Set task >> Output every record below exactly as it appears.
Start Records to use
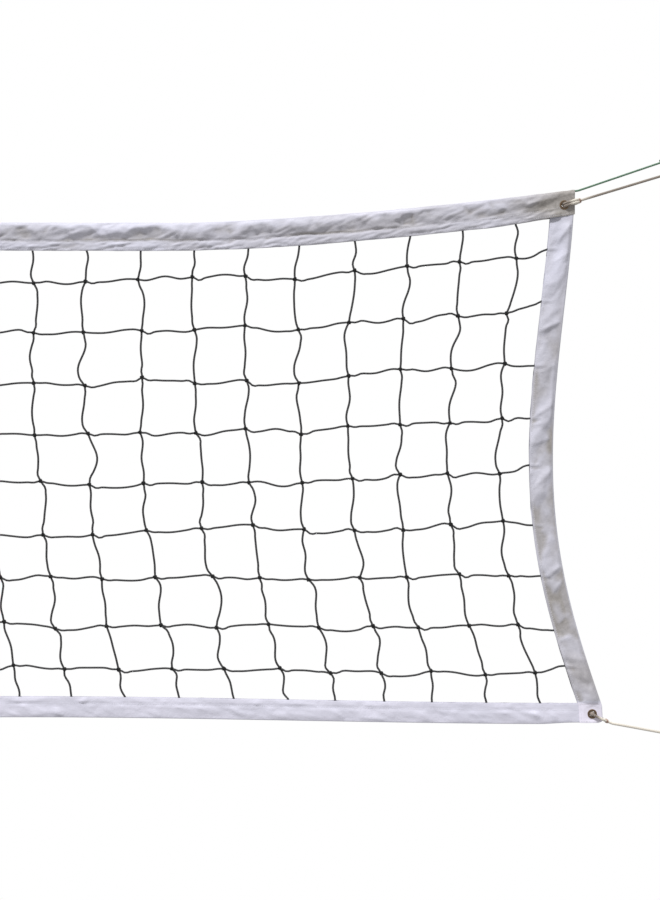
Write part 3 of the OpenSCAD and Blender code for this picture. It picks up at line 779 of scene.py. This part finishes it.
def add_netting():
    """The netting, with every twine and knot. Returns the knots' X, how far each level's sewn ends lie
    off their even lines, and the levels' places from 0 to 1."""
    rng = np.random.default_rng(11)
    lines, x, z = knot_places(rng)
    knots = np.stack([x, z], -1)
    tubes = []
    # Where each level twine meets the side tapes, off its even line
    stray = {side: droop(lines[1:-1]) + rng.normal(0, END_STRAY, MESH_ROWS - 1) for side in (RIGHT, LEFT)}
    stray[RIGHT][-1] = stray[LEFT][-1] = 2.5 * LOW_PULL

    def edge_point(side, z_here, inside):
        return np.array([side * (float(side_edge(z_here)) - SIDE_W + inside), z_here])

    def add_twine(sewn, stops, bows, hooks, swing, radius):
        """A twine through all its stops, with a sewn end beyond each of the outer two."""
        route = [[sewn[0][0], 0, sewn[0][1]]]
        for a, b in zip(stops, stops[1:]):
            route.extend(slack_twine(rng, a, b, bows, hooks, swing))
        route += [[stops[-1][0], 0, stops[-1][1]], [sewn[1][0], 0, sewn[1][1]]]
        tubes.append(sweep(route, radius, 8))

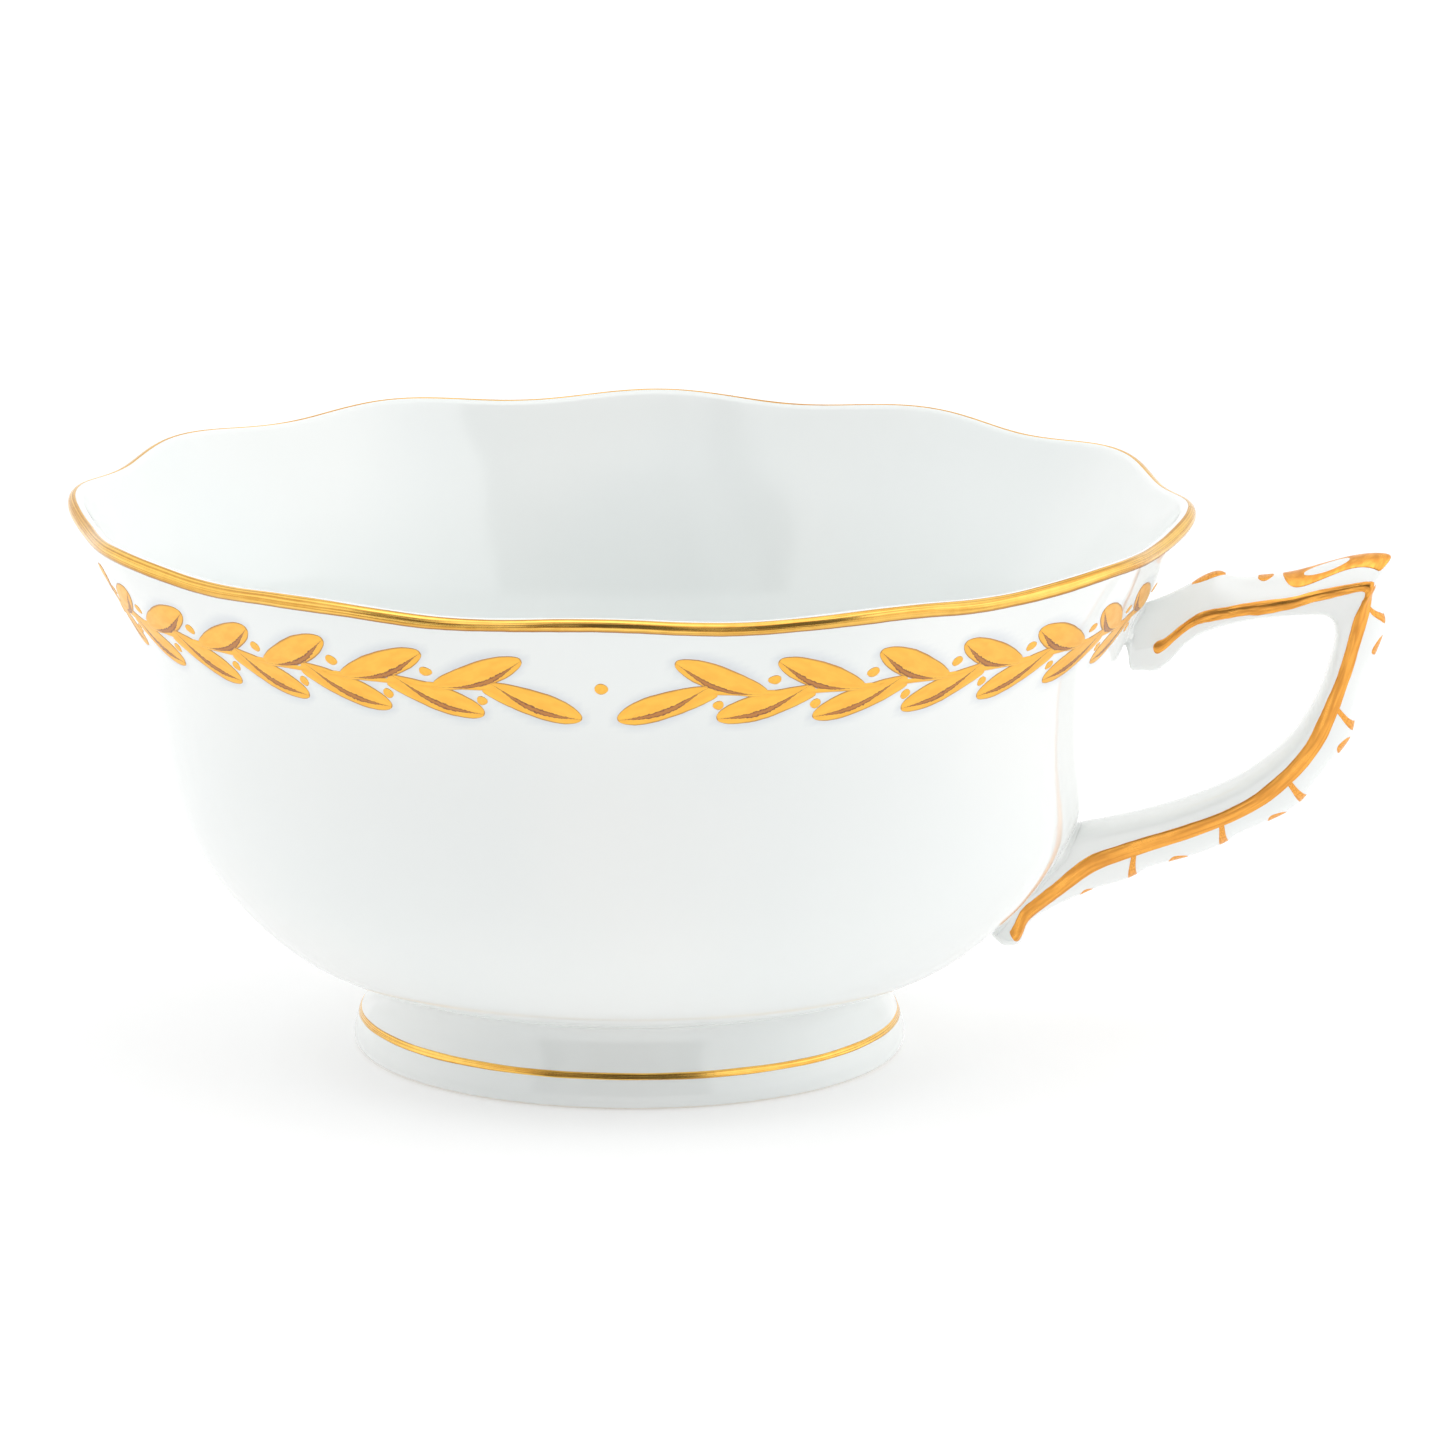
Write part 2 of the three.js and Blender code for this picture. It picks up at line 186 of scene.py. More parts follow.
End Records to use
Task solution >>
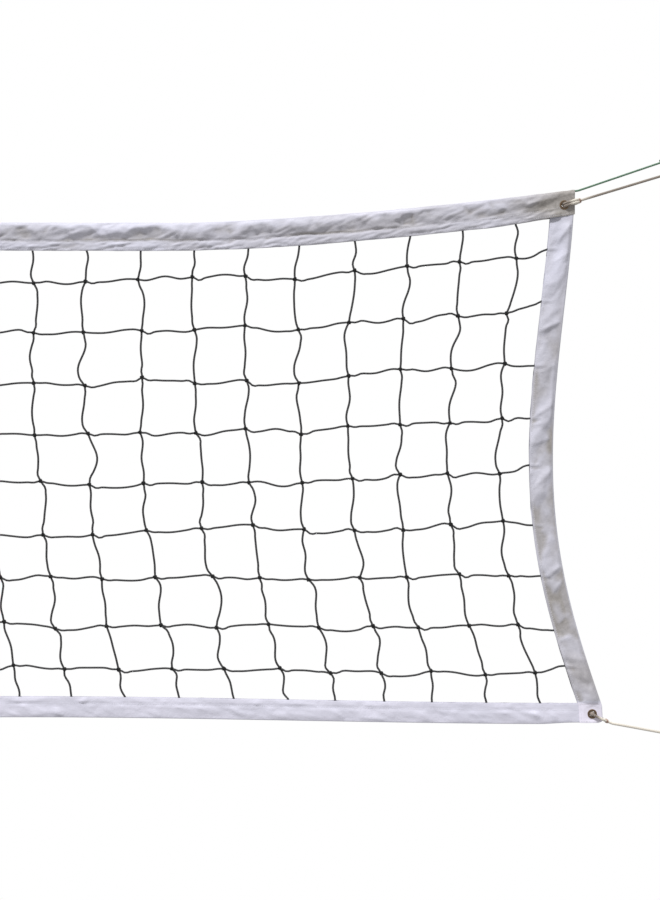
Write part 3 of the OpenSCAD and Blender code for this picture. It picks up at line 779 of scene.py. This part finishes it.
def add_netting():
    """The netting, with every twine and knot. Returns the knots' X, how far each level's sewn ends lie
    off their even lines, and the levels' places from 0 to 1."""
    rng = np.random.default_rng(11)
    lines, x, z = knot_places(rng)
    knots = np.stack([x, z], -1)
    tubes = []
    # Where each level twine meets the side tapes, off its even line
    stray = {side: droop(lines[1:-1]) + rng.normal(0, END_STRAY, MESH_ROWS - 1) for side in (RIGHT, LEFT)}
    stray[RIGHT][-1] = stray[LEFT][-1] = 2.5 * LOW_PULL

    def edge_point(side, z_here, inside):
        return np.array([side * (float(side_edge(z_here)) - SIDE_W + inside), z_here])

    def add_twine(sewn, stops, bows, hooks, swing, radius):
        """A twine through all its stops, with a sewn end beyond each of the outer two."""
        route = [[sewn[0][0], 0, sewn[0][1]]]
        for a, b in zip(stops, stops[1:]):
            route.extend(slack_twine(rng, a, b, bows, hooks, swing))
        route += [[stops[-1][0], 0, stops[-1][1]], [sewn[1][0], 0, sewn[1][1]]]
        tubes.append(sweep(route, radius, 8))

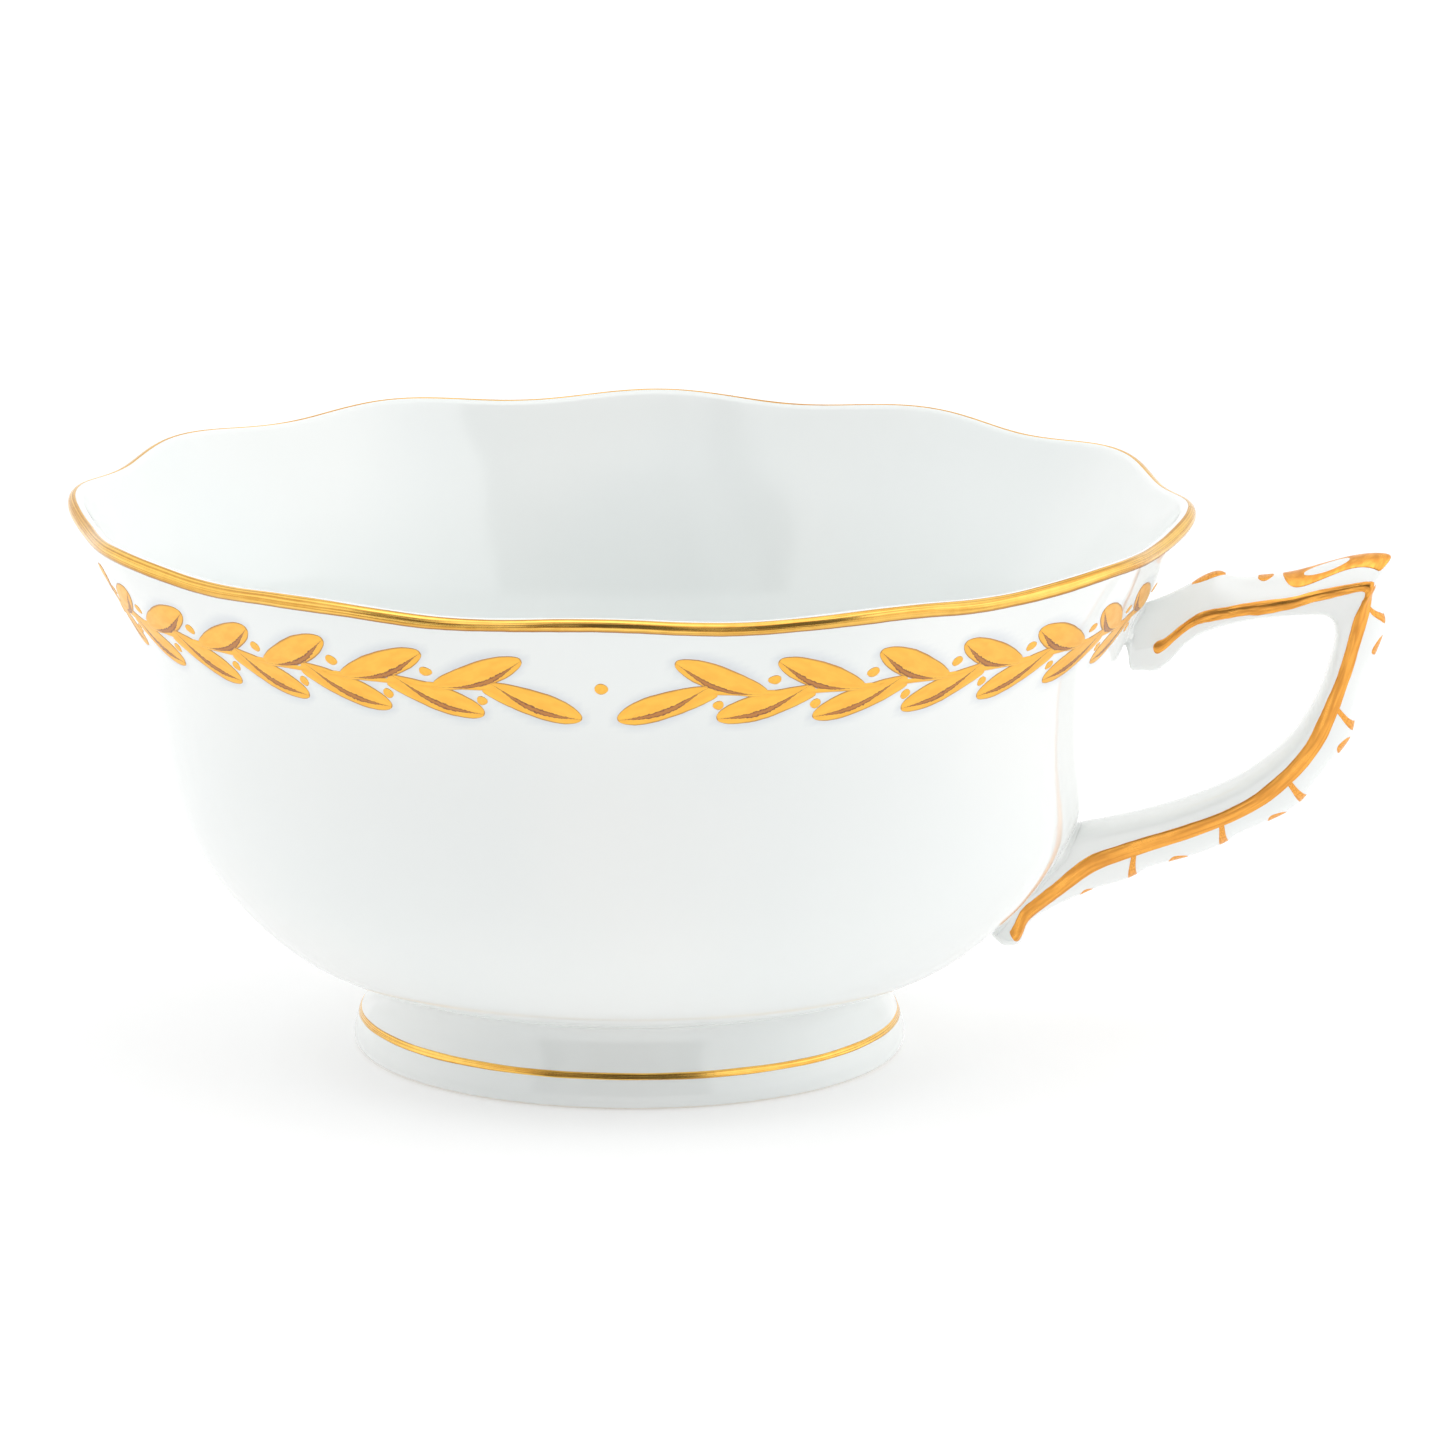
Write part 2 of the three.js and Blender code for this picture. It picks up at line 186 of scene.py. More parts follow.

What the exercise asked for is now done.